=== RECORDED DATA ===

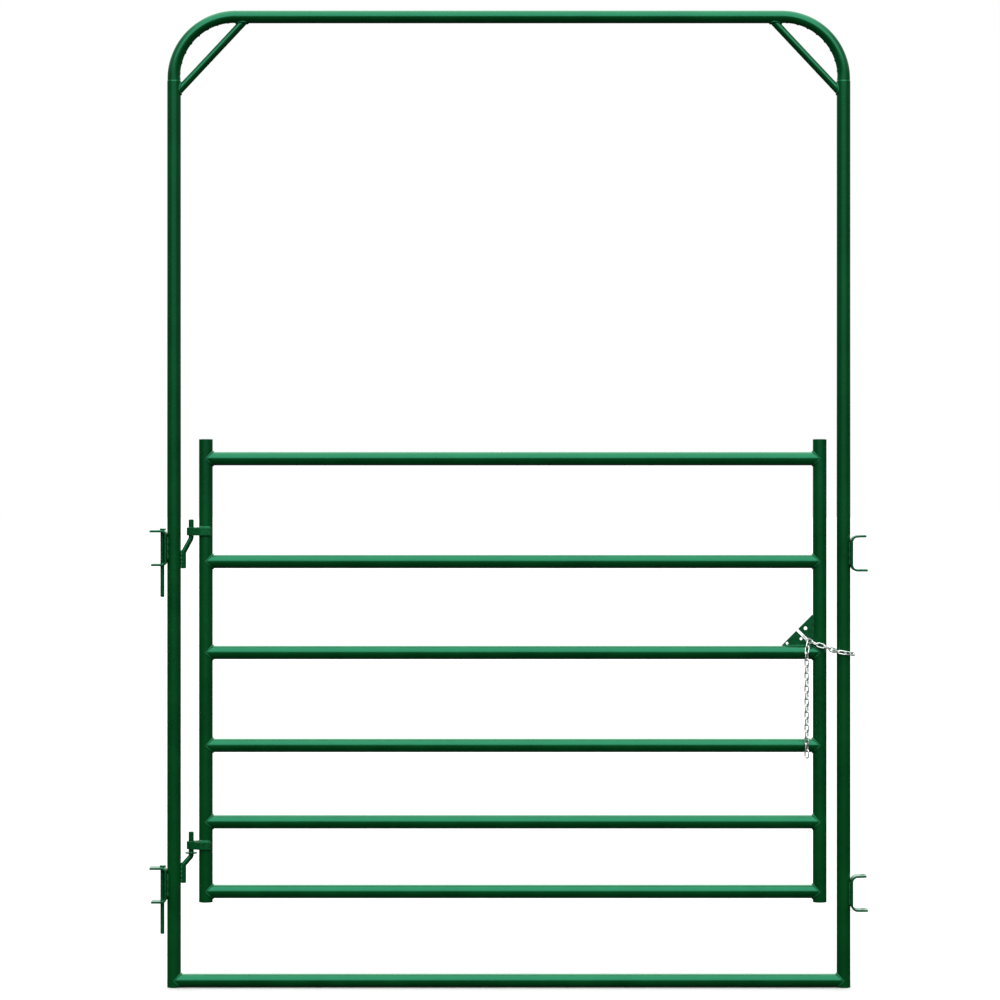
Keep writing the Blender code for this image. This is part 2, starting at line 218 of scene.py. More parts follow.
def zincFinish(name, look):
    material = bpy.data.materials.new(name)
    material.use_nodes = True
    tree = material.node_tree
    shader = tree.nodes["Principled BSDF"]
    place = addNode(tree, "ShaderNodeTexCoord").outputs["Object"]
    clouds = addNode(tree, "ShaderNodeTexNoise",
                     {"Vector": place, "Scale": 1 / look["cloudSize"], "Detail": 4.0, "Roughness": 0.6})
    colour = addNode(tree, "ShaderNodeMix",
                     {"Factor": clouds.outputs["Fac"], "A": hexColour(look["bright"]),
                      "B": hexColour(look["cloudy"])}, data_type="RGBA")
    rough = addNode(tree, "ShaderNodeMapRange",
                    {"Value": clouds.outputs["Fac"], "From Min": 0.3, "From Max": 0.7,
                     "To Min": look["roughness"][0], "To Max": look["roughness"][1]})
    marks = addNode(tree, "ShaderNodeTexNoise",
                    {"Vector": place, "Scale": 1 / look["dieMarkSize"], "Detail": 2.0})
    bump = addNode(tree, "ShaderNodeBump",
                   {"Height": marks.outputs["Fac"], "Strength": 1.0, "Distance": look["dieMarkHeight"]})
    # painted reflection and shade: where the wire turns away, its colour turns to the dark green of the painted
    # tubes it hangs beside
    facing = addNode(tree, "ShaderNodeLayerWeight", {"Blend": look["paintedReflectionReach"]}).outputs["Facing"]
    withPaintedReflection = addNode(tree, "ShaderNodeMix",
                    {"Factor": facing, "A": colour.outputs["Result"], "B": hexColour(look["edge"])},
                    data_type="RGBA")
    tree.links.new(withPaintedReflection.outputs["Result"], shader.inputs["Base Color"])
    tree.links.new(rough.outputs["Result"], shader.inputs["Roughness"])
    tree.links.new(bump.outputs["Normal"], shader.inputs["Normal"])
    shader.inputs["Metallic"].default_value = look["metallic"]
    return material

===

→ **GIVEN REQUEST**:
Each line of the listing should be echoed back exactly.

→ **WRITTEN ANSWER**:
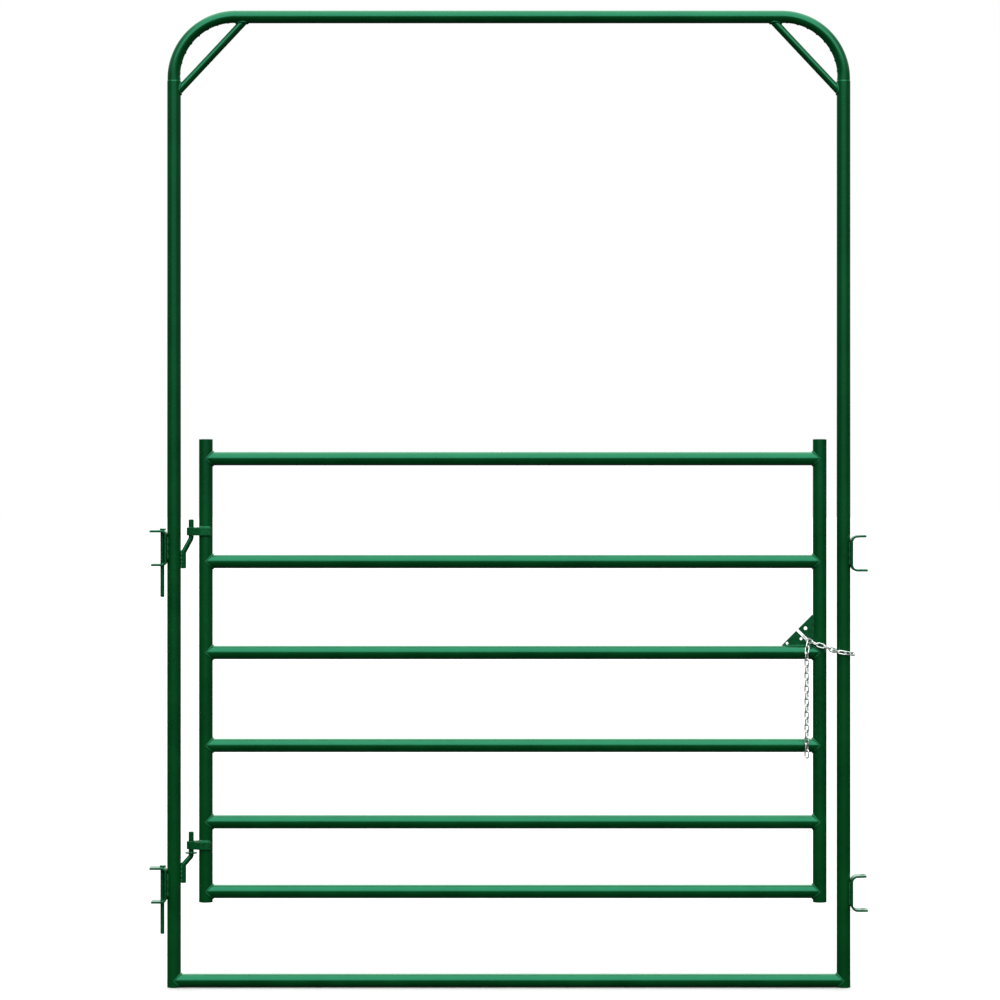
Keep writing the Blender code for this image. This is part 2, starting at line 218 of scene.py. More parts follow.
def zincFinish(name, look):
    material = bpy.data.materials.new(name)
    material.use_nodes = True
    tree = material.node_tree
    shader = tree.nodes["Principled BSDF"]
    place = addNode(tree, "ShaderNodeTexCoord").outputs["Object"]
    clouds = addNode(tree, "ShaderNodeTexNoise",
                     {"Vector": place, "Scale": 1 / look["cloudSize"], "Detail": 4.0, "Roughness": 0.6})
    colour = addNode(tree, "ShaderNodeMix",
                     {"Factor": clouds.outputs["Fac"], "A": hexColour(look["bright"]),
                      "B": hexColour(look["cloudy"])}, data_type="RGBA")
    rough = addNode(tree, "ShaderNodeMapRange",
                    {"Value": clouds.outputs["Fac"], "From Min": 0.3, "From Max": 0.7,
                     "To Min": look["roughness"][0], "To Max": look["roughness"][1]})
    marks = addNode(tree, "ShaderNodeTexNoise",
                    {"Vector": place, "Scale": 1 / look["dieMarkSize"], "Detail": 2.0})
    bump = addNode(tree, "ShaderNodeBump",
                   {"Height": marks.outputs["Fac"], "Strength": 1.0, "Distance": look["dieMarkHeight"]})
    # painted reflection and shade: where the wire turns away, its colour turns to the dark green of the painted
    # tubes it hangs beside
    facing = addNode(tree, "ShaderNodeLayerWeight", {"Blend": look["paintedReflectionReach"]}).outputs["Facing"]
    withPaintedReflection = addNode(tree, "ShaderNodeMix",
                    {"Factor": facing, "A": colour.outputs["Result"], "B": hexColour(look["edge"])},
                    data_type="RGBA")
    tree.links.new(withPaintedReflection.outputs["Result"], shader.inputs["Base Color"])
    tree.links.new(rough.outputs["Result"], shader.inputs["Roughness"])
    tree.links.new(bump.outputs["Normal"], shader.inputs["Normal"])
    shader.inputs["Metallic"].default_value = look["metallic"]
    return material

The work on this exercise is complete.